The subject of less scholarly attention, Baptism for healing follows a developmental pattern quite similar to that of women’s healing. The early Saints frequently witnessed miraculous healing in conjunction with convert baptisms. The Saints recognized scriptural precedent for healing by immersion and, as with female administration, it grew to be associated with the temple, vacillating within and without its walls. Viewed as a fundamental purpose of early temple theology, baptism for healing lost its champions as those who knew or were close to Joseph passed away. As institutional burdens increased in the temple after the repeal of the Law of Adoption in 1894, the ritual was unceremoniously swept from the lexicon of the faithful. As with this study’s companion ritual, institutional pressures trumped traditional doctrine and charisma.

The significance of this paper lies within the contextualization of studying healing rituals together. To date, there has been no wide-ranging study of Mormon healing practice. Such an approach particularly identifies female ritual healing as a normative practice instead of a unique item of interest. The scope of this paper is broad, covering the period from Joseph childhood to the 1960’s and will depict the course of accommodation and adaptation of attitudes and policies within the LDS community and hierarchy as healing praxis changed. The sources for this study are derived primarily from the LDS Church Archives, BYU, USU and UU Special Collections Libraries, and include many sources not quoted in previous studies of Mormon healing practices. Sources used include Relief Society records, Endowment House and temple records, diaries and correspondence, hospital records, ward ordinance guides, missionary manuals and Relief Society, Priesthood, and General Handbooks.


  1. Well done, it looks great. Best of luck. Keep an eye on things; I didn’t find out I was presenting at MHA until I saw my name in the program book in March.

    You could entitle the talk, “Twin relics of Smithism: baptisms for healing and healing by women.”

  2. Good luck guys — an ambitious topic. You’ll have to keep us posted.

  3. Kevin Barney says:

    Wow, I don’t think I’ve ever even heard of baptism for healing. Sounds very interesting. Now we know why you’ve been studying all those old RS materials.

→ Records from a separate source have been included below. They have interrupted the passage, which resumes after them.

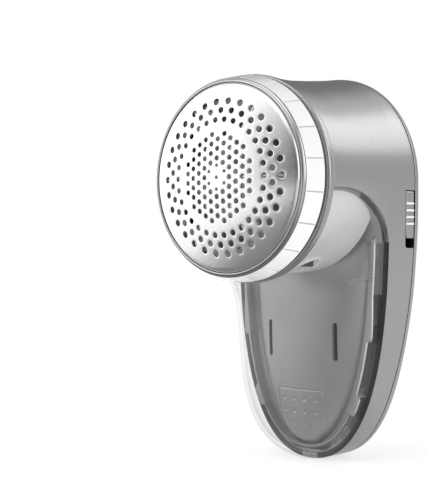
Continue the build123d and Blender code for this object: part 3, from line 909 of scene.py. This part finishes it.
def net_surface(field, low, high, step):
    """Surface net of field = 0 on a regular grid, each point then moved onto the surface."""
    axes = [np.arange(a, b + step, step) for a, b in zip(low, high)]
    gx, gy, gz = np.meshgrid(*axes, indexing="ij")
    value = field(gx, gy, gz)
    inside = value > 0
    shape = np.array(value.shape) - 1
    total = np.zeros((*shape, 3))
    count = np.zeros(shape)
    corners = [(i, j, k) for i in (0, 1) for j in (0, 1) for k in (0, 1)]
    for c in corners:
        for axis in range(3):
            if c[axis]:
                continue
            d = tuple(c[n] + (n == axis) for n in range(3))
            cut = tuple(slice(c[n], c[n] + shape[n]) for n in range(3))
            nxt = tuple(slice(d[n], d[n] + shape[n]) for n in range(3))
            v0, v1 = value[cut], value[nxt]
            cross = inside[cut] != inside[nxt]
            t = np.where(cross, v0 / np.where(cross, v0 - v1, 1.0), 0.0)
            for n in range(3):
                total[..., n] += np.where(cross, c[n] + (t if n == axis else 0.0), 0.0)
            count += cross
    active = count > 0
    ids = -np.ones(shape, int)
    ids[active] = np.arange(active.sum())
    where = np.argwhere(active)
    points = (where + total[active] / count[active][:, None]) * step + np.array(low)
    for _ in range(3):
        f0, grad = gradient(field, points)
        size = np.sum(grad * grad, 1)
        move = -(f0 / np.maximum(size, 0.05))[:, None] * grad
        reach = np.linalg.norm(move, axis=1)
        points = points + move * np.minimum(1.0, 0.5 * step / np.maximum(reach, 1e-9))[:, None]
    faces = []
    for axis in range(3):
        b, c = [(1, 2), (2, 0), (0, 1)][axis]
        size = np.array(value.shape)
        size[axis] -= 1
        lo = [1 if n != axis else 0 for n in range(3)]
        hi = [size[n] - 1 if n != axis else size[n] for n in range(3)]
        sel = tuple(slice(lo[n], hi[n]) for n in range(3))
        nxt = tuple(slice(lo[n] + (n == axis), hi[n] + (n == axis)) for n in range(3))
        cross = inside[sel] != inside[nxt]
        at = np.argwhere(cross) + np.array(lo)
        first = inside[tuple(at.T)]
        quad = []
        for db, dc in ((0, 0), (1, 0), (1, 1), (0, 1)):
            cell = at.copy()
            cell[:, b] -= db
            cell[:, c] -= dc
            quad.append(ids[tuple(cell.T)])
        quad = np.stack(quad, 1)
        ok = (quad >= 0).all(1)
        quad, first = quad[ok], first[ok]
        quad[~first] = quad[~first][:, ::-1]
        faces += [tuple(int(v) for v in f) for f in quad]
    return points, faces


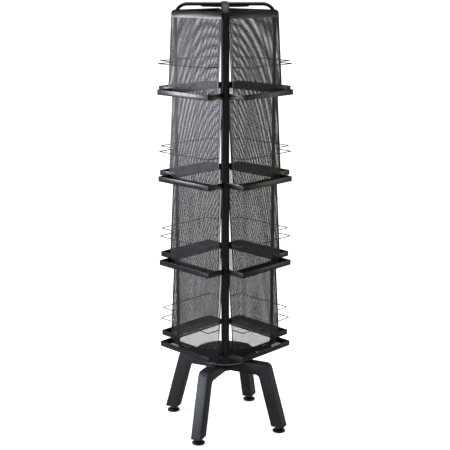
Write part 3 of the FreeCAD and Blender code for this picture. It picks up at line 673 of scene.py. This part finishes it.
def grow(name, tree, values, data=None):
    """Runs a tree on some data, a mesh or a curve, and returns the result as a plain mesh."""
    holder = bpy.data.objects.new(name, data or bpy.data.meshes.new(name))
    bpy.context.scene.collection.objects.link(holder)
    modifier = holder.modifiers.new(tree.name, "NODES")
    modifier.node_group = tree
    for item in tree.interface.items_tree:
        if item.item_type == "SOCKET" and item.in_out == "INPUT" and item.name in values:
            modifier[item.identifier] = values[item.name]
    mesh = settle(holder)
    mesh.name = name
    bpy.data.objects.remove(holder)
    return mesh


# The strand and pitch are guesses: a weave that can just be made out, with the share of open area that lets
# about as much light through as the real panels do. The real weave is probably finer.
MESH_PITCH = 2.6
STRAND = 0.88
STRAND_THICK = 0.45
FLOOR_INSET = 3.0
LEVEL_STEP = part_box("tray_tier1_side1")[0][2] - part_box("tray_tier2_side1")[0][2]
for name, tier, levels in (("mesh_top_tier", 1, 1), ("mesh_lower_tiers", 4, 3)):
    foot, length, lean = lean_of(tier)
    band = TOP_BAND if tier == 1 else HEM_WIDE
    sheet = grow(name, mesh_tree, {
        "Width": (2 * MESH_HALF - HEM_WIDE) * MM,
        "Length": (length - band) * MM,
        "Pitch": MESH_PITCH * MM,
        "Strand width": STRAND * MM,
        "Strand thickness": STRAND_THICK * MM,
        "Foot radius": (foot.x - HEM_WIDE / 2 * math.sin(lean)) * MM,
        "Foot height": (foot.z + HEM_WIDE / 2 * math.cos(lean)) * MM,
        "Tilt": math.pi / 2 - lean,
        "Levels": levels,
        "Level step": LEVEL_STEP,
        "Finish": MESH_COAT,
    })
    hand_over(name, sheet, MESH_COAT, "tower")
floor_mesh = grow("mesh_tray_floors", mesh_tree, {
    "Width": 2 * (TRAY_HALF - FLOOR_INSET) * MM,
    "Length": (TRAY_FRONT - REAR_FACE - 2 * FLOOR_INSET) * MM,
    "Pitch": MESH_PITCH * MM,
    "Strand width": STRAND * MM,
    "Strand thickness": STRAND_THICK * MM,
    "Foot radius": (REAR_FACE + FLOOR_INSET) * MM,
    "Foot height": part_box("tray_tier4_side1")[0][2] + (SHEET + STRAND_THICK / 2) * MM,
    "Tilt": math.pi,
    "Levels": 4,
    "Level step": LEVEL_STEP,
    "Finish": MESH_COAT,
})
hand_over("mesh_tray_floors", floor_mesh, MESH_COAT, "tower")

# %% [markdown]
# A thin wire rail keeps the literature from falling forward. Each one is a single wire with two bends,
# welded to the sides of its mesh back. A curve gives the four corners, and a tree rounds them, sweeps a
# round section and repeats the rail on every tier and side.

# %% The wire rails
rail_low, rail_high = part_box("wire_rails")
RAIL_WIRE = 3.6
RAIL_BEND = 9.0
rail_tree, given = new_tree("bent_rail", [
    ("Wire", "NodeSocketFloat"), ("Bend", "NodeSocketFloat"),
] + LEVEL_SOCKETS)
soft = add_node(rail_tree, "GeometryNodeFilletCurve",
                {"Curve": given["Geometry"], "Count": 8, "Radius": given["Bend"]}, mode="POLY").outputs[0]
half_wire = compute(rail_tree, "MULTIPLY", given["Wire"], 0.5)
round_section = add_node(rail_tree, "GeometryNodeCurvePrimitiveCircle",
                         {"Resolution": 12, "Radius": half_wire}).outputs[0]
bar = add_node(rail_tree, "GeometryNodeCurveToMesh",
               {"Curve": soft, "Profile Curve": round_section, "Fill Caps": True}).outputs[0]
close_tree(rail_tree, spread(rail_tree, bar, given), given)

rail_z = rail_low[2] / MM + RAIL_WIRE / 2
rail_out = rail_high[0] / MM - RAIL_WIRE / 2
rail_side = TRAY_HALF - RAIL_WIRE / 2
foot, length, lean = lean_of(4)
rail_back = foot.x - (rail_z - foot.z) * math.tan(lean)
rail_curve = bpy.data.curves.new("rail_line", "CURVE")
rail_curve.dimensions = "3D"
line = rail_curve.splines.new("POLY")
line.points.add(3)
for point, (x, y) in zip(line.points, ((rail_back, -rail_side), (rail_out, -rail_side), (rail_out, rail_side),
                                       (rail_back, rail_side))):
    point.co = (x * MM, y * MM, rail_z * MM, 1)
rails = grow("wire_rails_bent", rail_tree, {"Wire": RAIL_WIRE * MM, "Bend": RAIL_BEND * MM, "Levels": 4,
                                           "Level step": LEVEL_STEP, "Finish": WIRE_COAT}, rail_curve)
hand_over("wire_rails_bent", rails, WIRE_COAT, "tower", ["wire_rails"])

# %% [markdown]
# Fasteners and bearing balls stand in circles, so one tree puts a given shape round a circle as many times
# as asked. The disc screws are button heads with a hexagon socket, the hub bolts plain hexagon heads with a
# chamfered top.

# %% Screws, bolts and balls
circle_tree, given = new_tree("round_a_circle", [
    ("Count", "NodeSocketInt"), ("Ring radius", "NodeSocketFloat"), ("Start angle", "NodeSocketFloat"),
    ("Height", "NodeSocketFloat"), ("Finish", "NodeSocketMaterial")])
seats = add_node(circle_tree, "GeometryNodeMeshLine",
                 {"Count": given["Count"], "Offset": (0, 0, 0)}).outputs[0]
index = add_node(circle_tree, "GeometryNodeInputIndex").outputs[0]
share = compute(circle_tree, "DIVIDE", compute(circle_tree, "MULTIPLY", index, 2 * math.pi), given["Count"])
turn = add_node(circle_tree, "ShaderNodeCombineXYZ",
                {"Z": compute(circle_tree, "ADD", share, given["Start angle"])}).outputs[0]
out = add_node(circle_tree, "ShaderNodeCombineXYZ",
               {"X": given["Ring radius"], "Z": given["Height"]}).outputs[0]
shifted = add_node(circle_tree, "GeometryNodeTransform",
                   {"Geometry": given["Geometry"], "Translation": out}).outputs[0]
ringed = add_node(circle_tree, "GeometryNodeInstanceOnPoints",
                  {"Points": seats, "Instance": shifted, "Rotation": turn}).outputs[0]
close_tree(circle_tree, ringed, given)


def button_screw(length):
    """A button-head screw, its seat at height 0: dome, hexagon socket and shank."""
    return turned([
        (0, -length), (2.0, -length), (2.5, -length + 0.6), (2.5, 0), (4.75, 0), (4.75, 0.5), (4.3, 1.4),
        (3.4, 2.2), (2.6, 2.6), (1.75, 2.75), (1.5, 2.7, True), (1.5, 1.2, True), (0, 0.9),
    ], segments=24)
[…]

    I don’t have anything to do with the MHA leadership, but my guess is that a request for extra time shouldn’t be a problem if you are talking about either taking all or sharing with one other presenter only one of the long slots that is usually divided among three papers. If you are talking about taking two entire time slots, they might reject that just out of sheer logistical concerns.

    I hope to be at 2007 MHA in SLC next May (absent work conflicts), so will look forward to seeing you in the flesh. I’ve now met BCC alumna ECS, Ronan at this year’s MHA, and I just had dinner with Roasted Tomatoes and Serenity Valley, so slowly but surely I’m meeting the entire cast of characters. I hope a lot of folks in the Bloggernacle will make early plans to attend 2007 MHA.

  4. Thanks for the perspective, gents. I once did a baptism for healing post and Splendid Sun, but will probably, in the run up to MHA, post a much expanded version here at BCC.

  5. I think Tom Alexander mentions the waning of baptisms for health in the Salt Lake Temple in his book MORMONISM IN TRANSITION.

  6. Yep. Alexander has a brief discussion. Also, Quinn mentions it briefly in his BYU Studies paper on Re-baptism in Nauvoo and Prince has a short note in his Power from on High. Not much detail or history though.

  7. If even Kevin Barney had never heard of baptism for healing, then there is a large potential audience who will learn something from J. Stapley’s paper.

  8. J. Stapley AND Kris Wright :)

    Thanks though.

  9. If we find out that these things were only discontinued for administrative or logistical reasons, does that mean they might come back?

  10. Tatiana, there was no formal revelation discontinuing either practice. A change in policy could easily bring them back.